Pueblo County, Colorado
Contributed by Karen Mitchell and Jean Griesan. Photo by Floyd Kelling.
John Hildreth, a Kentuckian by birth, spent the last 25 years of his colorful life as a Pueblo County resident. He died of a short illness on February 18, 1894, a few days before he would have been 70 years old. Hildreth, with his father and brother, participated in the California Gold Rush in 1849. He and his brother purchased a ranch near Fresno and entered into the cattle business. In 1858 Hildreth returned to his old home in Missouri and married Miss Angeline Simms. Hildreth took his bride to California where they lived for several years before going to Texas. They lived in San Antonio for a year. They purchased 5,000 head of cattle and started for California in 1869. The party came through Pueblo and at Canon City one of the children became seriously ill.
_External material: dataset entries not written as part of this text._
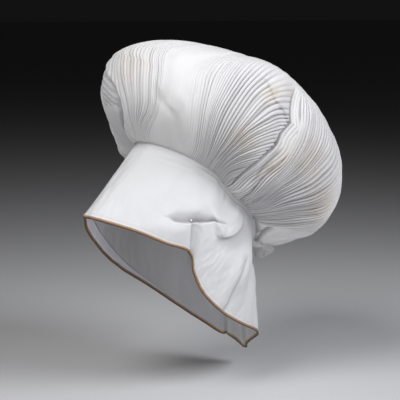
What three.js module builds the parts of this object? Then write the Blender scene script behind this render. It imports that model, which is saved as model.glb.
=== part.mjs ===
// A large white sun bonnet: a pleated balloon crown, a long smooth brim that runs down into a neck
// curtain, and a brown braid round its free edge. The wearer's left side of the brim is tucked and pinned.
// Millimetres. +X is the wearer's left, -Y is forward, +Z is up. The origin is where the head's top sits.

import * as THREE from 'three';

// Seam between crown and brim: an oval loop, tilted back, bowed up at its sides
const seamForward = -31;
const seamUp = -61;
const seamTilt = 42;
const seamHalfLength = 140;
const seamHalfWidth = 102;
const seamBow = 28;

// Where the seam leaves the oval: along is a share of seamHalfLength, above a share of seamBow
const seamShifts = [
  { angle: 24, halfAngle: 50, along: 0, above: 0.29 },
  { angle: -12, halfAngle: 26, along: -0.05, above: 0 },
  { angle: 89, halfAngle: 12, along: 0, above: -0.22 },
  { angle: 165, halfAngle: 46, along: 0.055, above: 0 },
];

// Crown
const crownReach = 200;
const crownHeight = 243;
const crownSlip = 6;
const crownWall = 2.6;
const pleatDepth = 1.4;
const pleatCount = 80;

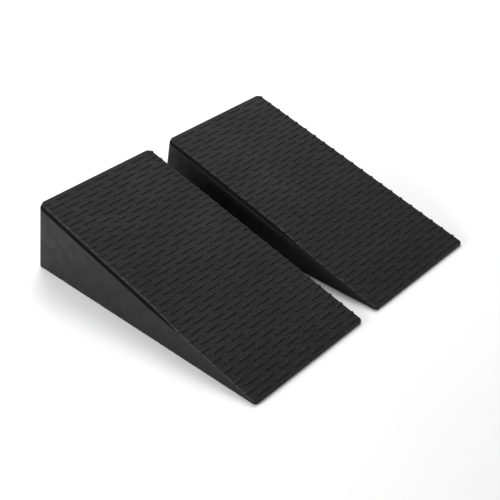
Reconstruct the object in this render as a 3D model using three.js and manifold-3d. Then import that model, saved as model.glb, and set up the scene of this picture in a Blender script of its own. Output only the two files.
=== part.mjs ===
// A pair of wedge-shaped leveling blocks that a caravan or trailer wheel drives up.
// Each block is a hollow, ribbed plastic moulding with a rubber mat on its slope, raised
// in short staggered bars, and six rubber feet pushed into bosses under it.
//
// Millimetres. +X runs across the pair, +Y up the slope to the tall heel, +Z up.
// The origin is on the ground, in the middle of the pair.

import * as THREE from 'three';
import { mergeVertices } from 'three/addons/utils/BufferGeometryUtils.js';
import Module from 'manifold-3d';

const wasm = await Module();
wasm.setup();

// ---------------------------------------------------------------- driving dimensions

// The pair
const BLOCK_SPACING = 248;        // centre to centre of the two blocks
const GROUND_CLEARANCE = 1;       // how far the feet stand proud of the body's base
const CLEARANCE = 0.3;            // between pieces that touch
const SMALLEST_STEP = 0.005;      // finer steps than this along a face are smoothed away

// One block, measured from the body's base
const LENGTH = 430;               // toe to heel at the base
const WIDTH = 216;                // side to side at the base
const HEEL_HEIGHT = 113;          // base to the tread's edge at the heel
const TOE_HEIGHT = 4.5;           // base to the tread's edge at the toe
const DRAFT = THREE.MathUtils.degToRad(1.5);
const HEEL_LEAN = THREE.MathUtils.degToRad(9.9);
const HEEL_CORNER_RADIUS = 8.5;
const TOE_CORNER_RADIUS = 4;
const SMALLEST_RADIUS = 1;        // of a corner on an outline that is drawn in

// The tread mat and the raised bars on it
const MAT_THICKNESS = 1.5;        // between the bars
const BAR_LENGTH = 24;
const BAR_WIDTH = 3.8;
const BAR_HEIGHT = 1;
const BAR_PITCH = 35;             // along a row
const ROW_PITCH = 10;             // from row to row, up the slope
const ROW_COUNT = 42;
const FIRST_ROW = 7;              // from the tread's toe edge
const PATTERN_OFFSET = 2.9;       // the pattern sits a little to the right of the middle
const SHORTEST_BAR = 2;           // what is left of a bar at a side edge

// The step along the left edge of the tread, which runs out before the toe
const STEP_WIDTH = 4;
const STEP_DEPTH = 6.2;
const STEP_END = 130;             // up the slope from the toe
const STEP_FULL = 195;            // full size from here to the heel

// The hollow underside
const WALL = 5;
const ROOF = 6;
const RIB = 3;
const COLUMNS = 5;
const ROWS = 9;
const SOLID_TOE = 40;

// The feet and their bosses
const BOSS_RADIUS = 13;
const FOOT_RADIUS = 10;
const FOOT_THICKNESS = 3;
const FOOT_CHAMFER = 0.8;
const STEM_RADIUS = 4;
const STEM_LENGTH = 5;
const ROUND_STEPS = 14;

// ---------------------------------------------------------------- worked-out sizes

const HEEL_SETBACK = HEEL_HEIGHT * Math.tan(HEEL_LEAN);
const SLOPE_RISE = (HEEL_HEIGHT - TOE_HEIGHT) / (LENGTH - HEEL_SETBACK);
const SLOPE_ANGLE = Math.atan(SLOPE_RISE);
const SLOPE_LENGTH = Math.hypot(HEEL_HEIGHT - TOE_HEIGHT, LENGTH - HEEL_SETBACK);
const SEAT_DEPTH = MAT_THICKNESS + CLEARANCE;
const CELL_WIDTH = (WIDTH - 2 * WALL - (COLUMNS - 1) * RIB) / COLUMNS;
const CELL_LENGTH = (LENGTH - WALL - SOLID_TOE - (ROWS - 1) * RIB) / ROWS;
const SOCKET_DEPTH = FOOT_THICKNESS - GROUND_CLEARANCE + CLEARANCE;

// ---------------------------------------------------------------- solids

function solidFrom(geometry) {
  const bare = geometry.clone();
  bare.deleteAttribute('normal');
  bare.deleteAttribute('uv');
  const merged = mergeVertices(bare);
  return new wasm.Manifold(new wasm.Mesh({
    numProp: 3,
    vertProperties: new Float32Array(merged.attributes.position.array),
    triVerts: new Uint32Array(merged.index.array),
  }));
}

function geometryFrom(solid) {
  const mesh = solid.asOriginal().simplify(SMALLEST_STEP).getMesh();
  const geometry = new THREE.BufferGeometry();
  geometry.setAttribute('position', new THREE.BufferAttribute(mesh.vertProperties, 3));
  geometry.setIndex(new THREE.BufferAttribute(mesh.triVerts, 1));
  geometry.computeVertexNormals();
  return geometry;
}

// A closed solid between two loops of the same number of points, both anticlockwise from above.
function loft(lower, upper) {
  const count = lower.length;
  const triangles = [];
  for (let i = 0; i < count; i += 1) {
    const next = (i + 1) % count;
    triangles.push(i, next, count + next);
    triangles.push(i, count + next, count + i);
  }
  for (let i = 1; i < count - 1; i += 1) {
    triangles.push(0, i + 1, i);
    triangles.push(count, count + i, count + i + 1);
  }
  const geometry = new THREE.BufferGeometry().setFromPoints([...lower, ...upper]);
  geometry.setIndex(triangles);
  return solidFrom(geometry);
}

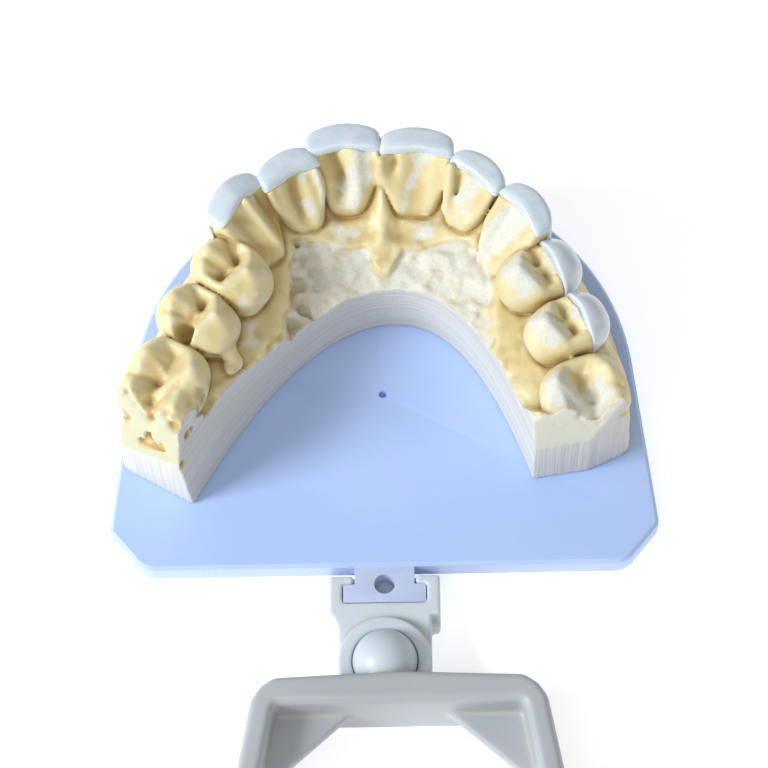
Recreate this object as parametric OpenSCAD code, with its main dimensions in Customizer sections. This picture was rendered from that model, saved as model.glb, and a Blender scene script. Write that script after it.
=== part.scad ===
// Plaster-cast dental articulator, laid open flat on a table with both casts facing up.
// +Z is up, +Y runs from the bow hinge towards the upper front teeth, and the hinge axis lies at Y = 0.

/* [Base plates] */
// Widest width of each base plate
plate_w = 65; // [62:0.5:68]
// Radius of each plate's round front
front_r = 30.6; // [29.5:0.1:31]
// Distance from a plate's straight rear edge to the centre of its round front
front_y = 24; // [23:0.5:25]
// Straight length of a plate's rear edge
rear_w = 54; // [50:0.5:56]
// Height of a plate's top face above the table
plate_top = 4.5; // [4.3:0.1:4.7]
// Thickness of a plate's slab
slab_t = 2.7; // [2.4:0.1:3]
// Diameter of the small hole in the middle of a plate
centre_hole_d = 1; // [0.8:0.1:1.6]
// Distance of the small hole from the rear edge
centre_hole_y = 22.7; // [20:0.1:25]

/* [Coupling tab] */
// Width of the tab's neck
neck_w = 7; // [6.4:0.1:7.4]
// Width of the tab's head
head_w = 9.7; // [9:0.1:9.8]
// Distance from the plate's rear edge to the head
head_y = 2.17; // [2.1:0.01:2.3]
// Distance from the plate's rear edge to the tab's end
tab_l = 4.45; // [4.4:0.01:4.6]
// Diameter of the hole in the tab
tab_hole_d = 2.45; // [2:0.05:2.8]

/* [Socket connectors] */
// Width over a connector's two arms
arms_w = 13; // [12.8:0.1:13.4]
// Width of a connector's body beside the socket
body_w = 10.9; // [10.6:0.1:11.2]
// Height of a connector's arms and body above the table
body_top = 4.3; // [4.2:0.1:4.4]
// Height of the socket's raised ring above the table
ring_top = 5.5; // [5.2:0.1:5.7]
// Outer radius of the socket's raised ring
ring_r = 5.45; // [5.3:0.05:5.5]
// Distance from the plate's rear edge to the ball's centre
socket_y = 12.2; // [12:0.1:12.6]

/* [Bows] */
// Distance from the hinge axis to a bow's ball centre
bow_l = 46; // [45:0.5:48]
// Depth of a bow, top to bottom
bow_h = 9.4; // [9:0.1:9.6]
// Diameter of a bow's ball
ball_d = 7.6; // [7.2:0.1:7.8]
// Thickness of a bow's legs
leg_t = 2.8; // [2.6:0.1:3]
// Thickness of a bow's crossbar
bar_t = 3.3; // [3.1:0.1:3.4]
// Sideways set of both bows from the plates' centreline
bow_x = 1.6; // [0:0.1:2]
// Distance from the bow's middle to the middle of the upper bow's leg, at the crossbar
upper_bow_x = 15.2; // [15:0.1:15.6]
// How far outwards each leg runs between its crossbar and its hinge end
leg_flare = 4.6; // [4:0.1:5]
// Length of the straight hinge end of each leg
hinge_end_l = 14; // [13:0.5:16]
// Thickness of the triangular corner webs
web_t = 1.6; // [1.2:0.1:2]

/* [Hinge pins] */
// Diameter of a hinge pin
pin_d = 3; // [2.8:0.1:3.2]
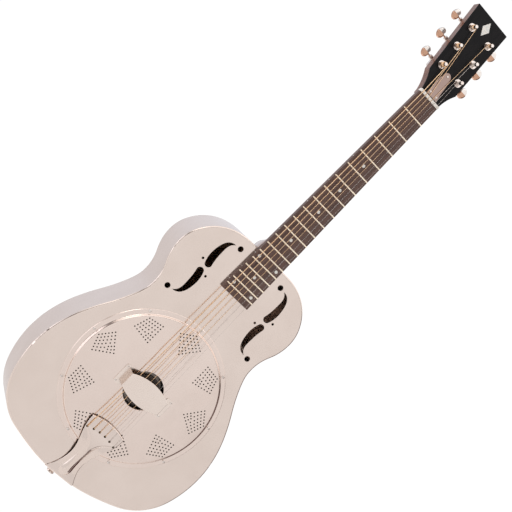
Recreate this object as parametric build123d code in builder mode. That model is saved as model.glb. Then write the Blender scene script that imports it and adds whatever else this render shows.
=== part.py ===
from build123d import *

import os
from math import cos, radians, sin, sqrt

# Single-cone resonator guitar with a plated sheet-metal body.
# Frame: origin on the centre line at the front edge of the nut, level with the top of the
# fretboard. +Z runs up the neck to the headstock, -Y faces the player's audience (the front),
# +X is the treble side. Millimetres.

# ---------------------------------------------------------------- driving dimensions
SCALE = 643.0  # speaking length of the strings
COMPENSATION = 4.0  # extra length at the saddle
CONE_Z = -(SCALE + COMPENSATION)  # axis of the cone, biscuit and coverplate
FRETS = 19
BODY_FRET = 14  # the body starts under this fret
BOARD_THICK = 7.0
BOARD_END_PAST = 12.0  # fretboard beyond the last fret
NUT_W = 43.5
BOARD_END_W = 59.2

BODY_DEPTH = 80.0
SHEET = 1.2  # body sheet metal
RIM = 4.0  # height of the turned rims of the top and back pans
ROLL_R = 2.5  # rolled outer edge of the pans
TOP_Y = BOARD_THICK  # outer face of the body's top
BACK_Y = TOP_Y + BODY_DEPTH
TAIL_OFFSET = -191.5  # tail edge of the body from the cone's axis
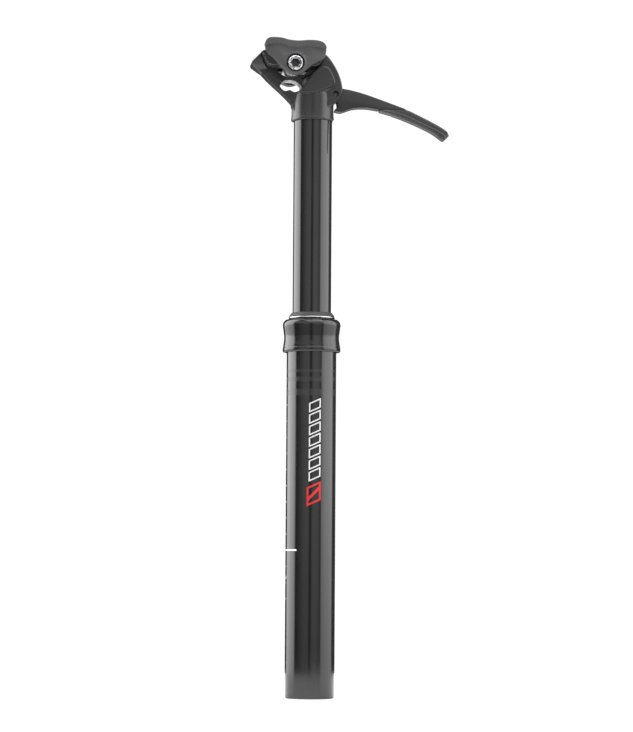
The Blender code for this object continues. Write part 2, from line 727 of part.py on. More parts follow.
def build():
    outer_tube()
    seal_collar()
    dust_wiper()
    collar_rings()
    base_plug()
    base_circlip()
    gas_cylinder()
    cylinder_gland()

    slide = joint_empty("post_slide_axis", z=HEAD_FOOT_Z)
    pivot = joint_empty("lever_pivot_axis", *LEVER_PIVOT, parent=slide)
    pin_slide = joint_empty("release_pin_axis", z=RELEASE_PIN_TOP_Z, parent=slide)
    tilt = joint_empty("clamp_tilt_axis", *TILT_AXIS, parent=slide)
    bolt_axis = joint_empty("clamp_bolt_axis", *BOLT_AXIS, parent=tilt)

    inner_tube()
    guide_keys()
    lower_bushing()
    piston_rod()
    gas_piston()
    rod_lock_nut()
    seatpost_head()
    lever_pivot_pin()
    release_pin()
    lever_arm()
    lever_grip()
    adjuster_screw()
    saddle_cradle()
    clamp_sleeve()
    near_ear = clamp_ear()
    mirrored_copy(near_ear, "far_clamp_ear")
    clamp_bolt()
    clamp_nut()

    keys = [f"guide_key_{i + 1}" for i in range(KEY_COUNT)]
    carried = {
        slide: ["inner_tube", "lower_bushing", "piston_rod", "gas_piston", "piston_seal",
                "rod_lock_nut", "seatpost_head", "lever_pivot_pin"] + keys,
        pivot: ["lever_arm", "lever_grip", "adjuster_screw"],
        pin_slide: ["release_pin"],
        tilt: ["saddle_cradle", "clamp_sleeve", "near_clamp_ear", "far_clamp_ear", "clamp_nut"],
        bolt_axis: ["clamp_bolt"],
    }
    for parent, names in carried.items():
        for name in names:
            hang(PARTS.objects[name], parent)


clear_scene()
PARTS = new_collection(OBJECT_NAME)
CUTTERS = new_collection("cutters")
build()
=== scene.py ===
"""Looks of the height-adjustable seatpost: fine surfaces and materials on the CAD frame.

Lengths in this script are millimetres in the CAD's frame; MM turns them into metres.
+Z runs up the tubes, +X points to the release lever, the camera looks along +Y.
"""
import json
import math

import bmesh
import bpy
from mathutils import Matrix, Vector


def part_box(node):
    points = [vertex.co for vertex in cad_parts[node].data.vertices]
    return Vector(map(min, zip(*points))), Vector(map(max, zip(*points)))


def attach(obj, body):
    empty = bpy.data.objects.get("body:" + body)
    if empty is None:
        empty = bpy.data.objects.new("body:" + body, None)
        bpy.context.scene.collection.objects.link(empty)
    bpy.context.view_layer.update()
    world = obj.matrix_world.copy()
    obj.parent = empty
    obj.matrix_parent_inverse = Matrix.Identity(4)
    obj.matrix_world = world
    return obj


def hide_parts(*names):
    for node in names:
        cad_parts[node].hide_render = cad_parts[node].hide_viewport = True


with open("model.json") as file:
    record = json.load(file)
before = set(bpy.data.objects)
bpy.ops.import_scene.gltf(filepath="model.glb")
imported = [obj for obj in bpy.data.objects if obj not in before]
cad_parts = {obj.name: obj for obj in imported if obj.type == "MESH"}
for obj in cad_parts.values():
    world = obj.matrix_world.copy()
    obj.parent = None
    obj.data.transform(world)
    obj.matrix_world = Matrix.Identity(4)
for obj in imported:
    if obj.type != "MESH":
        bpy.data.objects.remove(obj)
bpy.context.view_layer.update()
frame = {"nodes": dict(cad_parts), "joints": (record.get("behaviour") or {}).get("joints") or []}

MM = 0.001
FINE = 160                      # segments round the tubes
VIEW_TURN = -5.0                # degrees the camera stands round towards -X
THROUGH = 40                    # how far from the middle a tool reaches past the clamp's sides


# ---------------------------------------------------------------- places read from the frame

def extent(node):
    """Lowest and highest corner of a CAD node, in millimetres."""
    low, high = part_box(node)
    return low / MM, high / MM


def radius(node):
    low, high = extent(node)
    return (high.x - low.x) / 2


def joint_place(name):
    """(x, z) of a joint's axis, in millimetres."""
    for joint in frame["joints"]:
        if joint["name"] == name:
            x, _, z = joint["pos_m"]
            return x / MM, z / MM


TILT = joint_place("clamp_tilt")
LEVER = joint_place("lever_pivot")
BOLT = joint_place("clamp_bolt_turn")
ROCKER_R = radius("saddle_cradle") + 0.3
TUBE_R = radius("outer_tube")
COLLAR_R = radius("seal_collar")
INNER_R = radius("inner_tube")
EAR_Y = extent("far_clamp_ear")[1].y
SLEEVE_R = radius("clamp_sleeve")
OUTER_BORE = 13.65
INNER_BORE = 10.2
COLLAR_BORE = 13.6
WEB_Y = 6.0                     # half the thickness of the head's web
EAR_X = -13.3                   # the middle of an ear's rounded face
EAR_PLATE_Y = 21.3              # from the middle to an ear's inner face, below the rails
EAR_BACK_Y = 19.4               # from the middle to an ear's inner face, over the rails
RAIL = (22.0, 400.4)            # y, z of the saddle rails' channels
CHANNEL_R = 3.8
BOLT_HOLE_R = 3.3
SMALL_HOLE_R = 1.8              # for the lever's pivot pin and its adjuster screw


# ---------------------------------------------------------------- mesh helpers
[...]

The Hildreths returned to Pueblo where they remained. Hildreth operated a horse ranch on Turkey Creek. A traveler noted that Hildreth lived in a log house worth $31 and carried a $500 gold watch. Hildreth sold the ranch and went to California in 1876. His family had given him up for dead when he returned a year later with a herd of 2,000 broncos. This venture didn't turn out well. In 1881 Hildreth was appointed to the Pueblo Police Department where he was employed as a policeman or jailer until his death. Hildreth spoke the Mexican language and was conversant in several Indian dialects. He was the father of eight children. Reportedly, on one of his early jaunts to California he traded a knife for a small Digger Indian boy. The child grew to manhood and remained under Hildreth's care until he died in 1890.